#ifndef GLM_FACTORY_H_

#define GLM_FACTORY_H_

#include "GLMMethod.h"

#include <sampler/SamplerFactory.h>

namespace jags {

class LinkNode;

class SingletonGraphView;

namespace glm {

/**

* @short Abstract factory for GLM samplers

*

* All factory objects for samplers that handle generalized linear

* models (GLMs) must recognize the same basic structures in the

* graph. They differ only by the allowed link function(s) and

* outcome distribution(s) for the GLM, and the update methods

* that they use for sampling.

*/

class GLMFactory : public SamplerFactory

{

std::string _name;

SingletonGraphView * makeView(StochasticNode *snode,

Graph const &graph) const;

bool checkDescendants(SingletonGraphView const *view) const;

public:

GLMFactory(std::string const &name);

virtual ~GLMFactory();

/**

* Creates a newly-allocated Sampler for the set of candidate nodes,

* or a NULL pointer.

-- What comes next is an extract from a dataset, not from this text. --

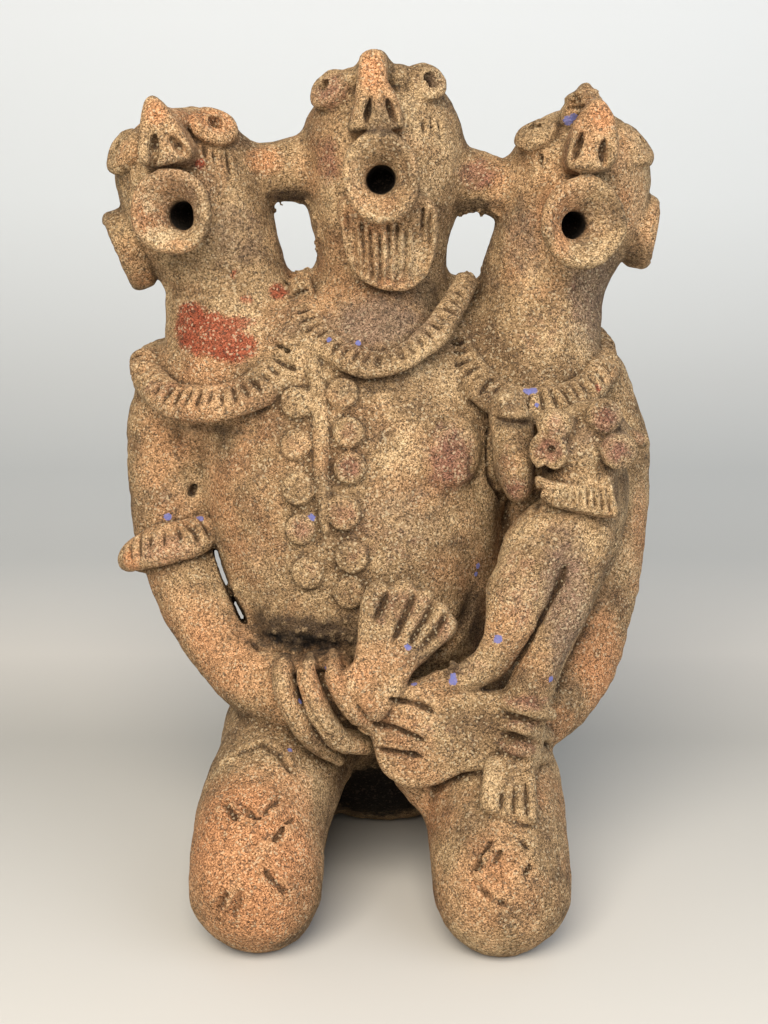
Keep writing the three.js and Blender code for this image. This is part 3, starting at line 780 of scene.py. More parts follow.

Sub-classes of GLMFactory only have to

* implement the abstract member function newMethod.

*/

Sampler * makeSampler(std::set<StochasticNode*> const &nodes,

Graph const &graph) const;

/**

* Wraps GLMFactory#makeSampler and returns a single

* newly-allocated sampler in a vector.

*/

std::vector<Sampler*>

makeSamplers(std::set<StochasticNode*> const &nodes,

Graph const &graph) const;

/**

* Checks that an outcome variable in a GLM has the correct

* family and link function.

*

* @param snode Stochastic node representing an outcome variable

*/

virtual bool checkOutcome(StochasticNode const *snode) const = 0;

/**

* Function for returning a newly allocated GLMMethod. This

* is called by GLMFactory#makeSampler

*

* @param view Pointer to a GraphView object for all sampled nodes.

*

* @param sub_views Vector of pointers to SingletonGraphView

* objects with length equal to the number of sampled

* nodes. Each sub-view corresponds to a single sampled node.

*

* @param chain Number of the chain (starting from 0) to which

* the sampling method will be applied.

*/

virtual GLMMethod *

newMethod(GraphView const *view,

std::vector<SingletonGraphView const *> const &sub_views,

unsigned int chain) const = 0;

/**

* Virtual function for checking that that a candidate

* stochastic node is suitable for sampling. Currently, we

* assume that all candidate nodes have a normal distribution:

* this does not need to be checked by canSample. However,

* some sampling methods have restrictions on which nodes can

* be sampled, e.g. they must be unbounded, or scalar. Such

* restrictions must be coded in the canSample function.

*/

virtual bool canSample(StochasticNode const *snode) const = 0;

/**

* Returns the string provided as the parameter "name" in the

* constructor.

*/

std::string name() const;

/**

* Returns true if the factory can only work with outcome

* variables that are observed. The default implementation

* returns false.

*

* If a sampling method uses auxiliary variables, then

* generally it cannot work with unobserved outcomes. With

* auxiliary variable sampling the observed outcome is

* considered to be a deterministic function of the auxiliary

* variables. When an unobserved outcome variable is updated

* (by a sampling method independent of this one) it may be

* inconsistent with the current values of the auxiliary

* variables, leaving them in an invalid state. An exception

* is when the auxiliary variables can be sampled directly,

* without reference to the current values.

*/

virtual bool fixedOutcome() const;

/**

* Returns true if the factory can only work on a GLM with a

* fixed design matrix (i.e. one that does not change between

* iterations) and false otherwise. GLMs with variable design

* matrices occur in the context of missing data and

* measurement error models. The default implementation

* returns false.

*

* Note that the same restrictions as for the fixedOutome

* function apply for auxiliary variables.

*/

virtual bool fixedDesign() const;

};

}}

#endif /* GLM_FACTORY_H_ */